The write up is rather confused; it is particularly bad to use "2" and "3-2" as you do, since it seems you are saying that the number $2$ is divisible by $9$, that $3-2$ (that is, that $1$) is divisible by $9$, etc.

Spend the time writing out complete, coherent, self-contained sentences! Confused writing usually indicates confused thinking.

More specific comments:

  1. Bad use of $x$ in your first step. Better to write out explicitly that $36$ is equal to $9\times 4$, hence divisible by $9$.

  2. Write out explicitly what your assumption is: namely, your assumption is that there exists an integer $q$ such that $$ k^3 + (k+1)^3 + (k+2)^3 = 9q.$$

  3. Write out explicitly what you need to prove. Namely, you need to prove that $$(k+1)^3 + (k+2)^3 + (k+3)^3\text{ is divisible by }9.$$

Then you make a very bad mistake: you affirm the consequent.
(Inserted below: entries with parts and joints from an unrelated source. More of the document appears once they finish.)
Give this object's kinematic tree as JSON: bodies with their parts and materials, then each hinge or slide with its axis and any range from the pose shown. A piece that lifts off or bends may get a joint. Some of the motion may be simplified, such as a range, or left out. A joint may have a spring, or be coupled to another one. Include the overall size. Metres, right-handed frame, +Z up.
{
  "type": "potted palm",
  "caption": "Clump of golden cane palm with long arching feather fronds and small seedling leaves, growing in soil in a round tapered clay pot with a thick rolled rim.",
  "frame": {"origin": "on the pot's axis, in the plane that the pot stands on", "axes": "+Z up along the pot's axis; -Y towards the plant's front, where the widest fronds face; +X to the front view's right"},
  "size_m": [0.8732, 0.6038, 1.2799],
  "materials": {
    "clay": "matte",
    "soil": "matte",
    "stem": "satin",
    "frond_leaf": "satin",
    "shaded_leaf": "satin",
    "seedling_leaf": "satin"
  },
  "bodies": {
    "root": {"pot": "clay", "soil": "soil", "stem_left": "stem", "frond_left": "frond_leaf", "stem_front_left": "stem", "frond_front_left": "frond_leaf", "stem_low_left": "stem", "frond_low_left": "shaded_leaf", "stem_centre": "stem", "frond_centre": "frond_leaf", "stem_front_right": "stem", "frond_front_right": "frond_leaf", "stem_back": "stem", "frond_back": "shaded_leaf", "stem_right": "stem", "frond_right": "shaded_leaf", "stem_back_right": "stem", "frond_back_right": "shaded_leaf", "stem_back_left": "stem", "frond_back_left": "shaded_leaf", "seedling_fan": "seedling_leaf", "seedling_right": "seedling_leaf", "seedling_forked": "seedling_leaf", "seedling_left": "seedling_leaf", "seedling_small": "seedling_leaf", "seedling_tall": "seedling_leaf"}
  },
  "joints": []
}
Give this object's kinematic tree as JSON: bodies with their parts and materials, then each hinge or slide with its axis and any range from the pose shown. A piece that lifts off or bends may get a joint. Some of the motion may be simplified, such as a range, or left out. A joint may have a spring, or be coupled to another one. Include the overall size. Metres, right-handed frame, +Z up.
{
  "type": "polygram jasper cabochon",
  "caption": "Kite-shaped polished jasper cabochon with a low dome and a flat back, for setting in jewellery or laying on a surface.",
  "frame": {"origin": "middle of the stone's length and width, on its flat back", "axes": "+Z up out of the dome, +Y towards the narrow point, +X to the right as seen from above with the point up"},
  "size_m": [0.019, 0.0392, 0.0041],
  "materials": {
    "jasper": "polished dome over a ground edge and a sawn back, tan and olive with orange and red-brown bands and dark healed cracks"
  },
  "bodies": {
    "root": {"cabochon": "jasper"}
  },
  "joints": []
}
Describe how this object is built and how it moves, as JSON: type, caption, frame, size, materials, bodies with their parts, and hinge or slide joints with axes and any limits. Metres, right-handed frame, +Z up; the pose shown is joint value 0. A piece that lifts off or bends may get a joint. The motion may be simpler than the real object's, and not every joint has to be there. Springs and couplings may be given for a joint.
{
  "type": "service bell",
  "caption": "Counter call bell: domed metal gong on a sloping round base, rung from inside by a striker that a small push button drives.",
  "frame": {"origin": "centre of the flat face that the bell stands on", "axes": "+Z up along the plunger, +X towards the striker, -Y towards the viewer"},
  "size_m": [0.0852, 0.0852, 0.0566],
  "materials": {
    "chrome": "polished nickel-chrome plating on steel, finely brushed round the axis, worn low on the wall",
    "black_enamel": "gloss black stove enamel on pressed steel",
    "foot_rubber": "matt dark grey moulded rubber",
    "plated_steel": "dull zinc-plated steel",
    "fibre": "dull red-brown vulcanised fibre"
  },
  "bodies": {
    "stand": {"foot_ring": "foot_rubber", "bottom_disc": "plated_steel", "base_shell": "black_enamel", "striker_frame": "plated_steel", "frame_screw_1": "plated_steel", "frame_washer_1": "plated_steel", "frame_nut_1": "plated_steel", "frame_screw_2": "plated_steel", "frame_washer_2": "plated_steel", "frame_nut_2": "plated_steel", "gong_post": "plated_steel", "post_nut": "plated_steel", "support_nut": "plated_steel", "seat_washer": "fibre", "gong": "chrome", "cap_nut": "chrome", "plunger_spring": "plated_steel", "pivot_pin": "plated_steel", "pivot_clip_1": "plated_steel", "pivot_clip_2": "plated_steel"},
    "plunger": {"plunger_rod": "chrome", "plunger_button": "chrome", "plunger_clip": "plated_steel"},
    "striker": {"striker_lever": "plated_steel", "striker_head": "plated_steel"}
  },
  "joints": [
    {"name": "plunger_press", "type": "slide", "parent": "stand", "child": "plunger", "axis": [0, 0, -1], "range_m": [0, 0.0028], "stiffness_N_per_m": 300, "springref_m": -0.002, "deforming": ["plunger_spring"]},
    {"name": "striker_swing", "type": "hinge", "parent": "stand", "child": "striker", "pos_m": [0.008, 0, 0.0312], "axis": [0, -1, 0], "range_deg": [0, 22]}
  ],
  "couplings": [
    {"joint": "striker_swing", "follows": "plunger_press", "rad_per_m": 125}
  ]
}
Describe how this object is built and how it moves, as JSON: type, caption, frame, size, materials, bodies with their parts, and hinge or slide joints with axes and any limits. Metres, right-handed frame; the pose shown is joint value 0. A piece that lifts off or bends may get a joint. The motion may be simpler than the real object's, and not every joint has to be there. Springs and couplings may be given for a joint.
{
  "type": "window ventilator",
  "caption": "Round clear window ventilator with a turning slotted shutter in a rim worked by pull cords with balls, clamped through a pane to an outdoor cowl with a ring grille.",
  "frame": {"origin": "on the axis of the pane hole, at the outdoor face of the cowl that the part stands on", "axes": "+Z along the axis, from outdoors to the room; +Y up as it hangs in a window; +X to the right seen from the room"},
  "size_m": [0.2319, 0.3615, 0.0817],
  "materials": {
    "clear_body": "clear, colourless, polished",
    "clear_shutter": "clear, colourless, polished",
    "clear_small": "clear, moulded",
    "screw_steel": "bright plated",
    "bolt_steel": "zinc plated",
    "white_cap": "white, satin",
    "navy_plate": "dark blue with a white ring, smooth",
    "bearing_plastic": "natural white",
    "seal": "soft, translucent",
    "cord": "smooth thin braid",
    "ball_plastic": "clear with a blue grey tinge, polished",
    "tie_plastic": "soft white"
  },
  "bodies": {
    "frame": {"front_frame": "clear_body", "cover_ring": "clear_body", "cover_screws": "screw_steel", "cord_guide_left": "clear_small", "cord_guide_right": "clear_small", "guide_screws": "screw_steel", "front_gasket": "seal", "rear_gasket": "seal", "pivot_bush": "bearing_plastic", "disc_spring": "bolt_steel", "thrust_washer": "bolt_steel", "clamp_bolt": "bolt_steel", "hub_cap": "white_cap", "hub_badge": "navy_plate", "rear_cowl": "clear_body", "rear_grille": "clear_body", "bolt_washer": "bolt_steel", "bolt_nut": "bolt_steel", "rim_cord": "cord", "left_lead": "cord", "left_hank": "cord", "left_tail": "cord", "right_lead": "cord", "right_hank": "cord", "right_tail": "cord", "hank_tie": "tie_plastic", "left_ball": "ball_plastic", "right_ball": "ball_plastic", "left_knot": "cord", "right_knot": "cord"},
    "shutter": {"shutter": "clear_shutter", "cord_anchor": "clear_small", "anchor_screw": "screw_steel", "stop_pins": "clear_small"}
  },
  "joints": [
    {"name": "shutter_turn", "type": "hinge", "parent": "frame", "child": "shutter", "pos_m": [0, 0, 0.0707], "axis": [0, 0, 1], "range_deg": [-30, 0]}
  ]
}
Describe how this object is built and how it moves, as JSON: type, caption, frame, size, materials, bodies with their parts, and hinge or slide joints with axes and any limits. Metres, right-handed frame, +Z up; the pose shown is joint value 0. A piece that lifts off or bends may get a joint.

You are trying to prove that the expression in point 3 is divisible by $9$. You assume that it is divisible by 9, and then point out that if it is divisible by 9, then so is $$\Bigl( (k+1)^3 + (k+2)^3 + (k+3)^3\Bigr) - \Bigl( k^3 + (k+1)^2 + (k+2)^3\Bigr).$$ Then you note that this is indeed divisible by $9$, and conclude that the assumption must be true.

This is a logical fallacy. You are saying: "If $P$, then $Q$; since $Q$ is true, then $P$ must be true." If I fall into a pool, I'll get wet. I'm wet. Therefore, I fell into a pool. (Well, no, there are other reasons why I may be wet).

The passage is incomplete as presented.